**What needs to be done:**
Retype the whole listing below, character for character.
#### Record extracts
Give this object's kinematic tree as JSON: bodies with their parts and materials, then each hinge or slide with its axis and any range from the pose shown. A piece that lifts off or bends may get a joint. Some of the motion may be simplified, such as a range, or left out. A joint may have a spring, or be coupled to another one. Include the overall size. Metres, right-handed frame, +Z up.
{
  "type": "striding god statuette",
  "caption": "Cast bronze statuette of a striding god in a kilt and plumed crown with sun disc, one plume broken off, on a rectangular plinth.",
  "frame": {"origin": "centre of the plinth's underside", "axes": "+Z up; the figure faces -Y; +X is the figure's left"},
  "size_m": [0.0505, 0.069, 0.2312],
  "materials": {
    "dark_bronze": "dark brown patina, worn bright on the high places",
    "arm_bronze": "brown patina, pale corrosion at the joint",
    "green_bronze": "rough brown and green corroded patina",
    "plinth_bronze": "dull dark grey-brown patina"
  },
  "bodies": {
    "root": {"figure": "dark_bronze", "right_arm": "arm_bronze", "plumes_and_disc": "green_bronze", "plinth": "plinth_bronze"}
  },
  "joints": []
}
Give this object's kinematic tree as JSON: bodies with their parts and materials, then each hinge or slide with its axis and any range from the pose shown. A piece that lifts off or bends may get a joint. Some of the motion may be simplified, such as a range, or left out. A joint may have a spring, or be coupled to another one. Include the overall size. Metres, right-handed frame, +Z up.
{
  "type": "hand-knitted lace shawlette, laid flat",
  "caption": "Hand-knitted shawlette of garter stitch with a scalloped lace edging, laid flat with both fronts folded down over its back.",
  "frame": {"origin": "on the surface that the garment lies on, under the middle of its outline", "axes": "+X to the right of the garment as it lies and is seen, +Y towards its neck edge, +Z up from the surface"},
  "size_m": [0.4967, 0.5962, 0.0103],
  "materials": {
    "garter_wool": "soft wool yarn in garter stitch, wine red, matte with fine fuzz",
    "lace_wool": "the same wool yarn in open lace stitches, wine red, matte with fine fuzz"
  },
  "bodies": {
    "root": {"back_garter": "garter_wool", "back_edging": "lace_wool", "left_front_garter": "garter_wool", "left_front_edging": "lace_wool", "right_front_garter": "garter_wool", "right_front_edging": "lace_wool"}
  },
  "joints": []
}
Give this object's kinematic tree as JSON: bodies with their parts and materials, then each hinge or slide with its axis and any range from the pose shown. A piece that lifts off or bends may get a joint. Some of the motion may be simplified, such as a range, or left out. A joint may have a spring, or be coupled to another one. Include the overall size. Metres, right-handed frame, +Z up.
########
**Solution to this problem:**
Give this object's kinematic tree as JSON: bodies with their parts and materials, then each hinge or slide with its axis and any range from the pose shown. A piece that lifts off or bends may get a joint. Some of the motion may be simplified, such as a range, or left out. A joint may have a spring, or be coupled to another one. Include the overall size. Metres, right-handed frame, +Z up.
{
  "type": "striding god statuette",
  "caption": "Cast bronze statuette of a striding god in a kilt and plumed crown with sun disc, one plume broken off, on a rectangular plinth.",
  "frame": {"origin": "centre of the plinth's underside", "axes": "+Z up; the figure faces -Y; +X is the figure's left"},
  "size_m": [0.0505, 0.069, 0.2312],
  "materials": {
    "dark_bronze": "dark brown patina, worn bright on the high places",
    "arm_bronze": "brown patina, pale corrosion at the joint",
    "green_bronze": "rough brown and green corroded patina",
    "plinth_bronze": "dull dark grey-brown patina"
  },
  "bodies": {
    "root": {"figure": "dark_bronze", "right_arm": "arm_bronze", "plumes_and_disc": "green_bronze", "plinth": "plinth_bronze"}
  },
  "joints": []
}
Give this object's kinematic tree as JSON: bodies with their parts and materials, then each hinge or slide with its axis and any range from the pose shown. A piece that lifts off or bends may get a joint. Some of the motion may be simplified, such as a range, or left out. A joint may have a spring, or be coupled to another one. Include the overall size. Metres, right-handed frame, +Z up.
{
  "type": "hand-knitted lace shawlette, laid flat",
  "caption": "Hand-knitted shawlette of garter stitch with a scalloped lace edging, laid flat with both fronts folded down over its back.",
  "frame": {"origin": "on the surface that the garment lies on, under the middle of its outline", "axes": "+X to the right of the garment as it lies and is seen, +Y towards its neck edge, +Z up from the surface"},
  "size_m": [0.4967, 0.5962, 0.0103],
  "materials": {
    "garter_wool": "soft wool yarn in garter stitch, wine red, matte with fine fuzz",
    "lace_wool": "the same wool yarn in open lace stitches, wine red, matte with fine fuzz"
  },
  "bodies": {
    "root": {"back_garter": "garter_wool", "back_edging": "lace_wool", "left_front_garter": "garter_wool", "left_front_edging": "lace_wool", "right_front_garter": "garter_wool", "right_front_edging": "lace_wool"}
  },
  "joints": []
}
Give this object's kinematic tree as JSON: bodies with their parts and materials, then each hinge or slide with its axis and any range from the pose shown. A piece that lifts off or bends may get a joint. Some of the motion may be simplified, such as a range, or left out. A joint may have a spring, or be coupled to another one. Include the overall size. Metres, right-handed frame, +Z up.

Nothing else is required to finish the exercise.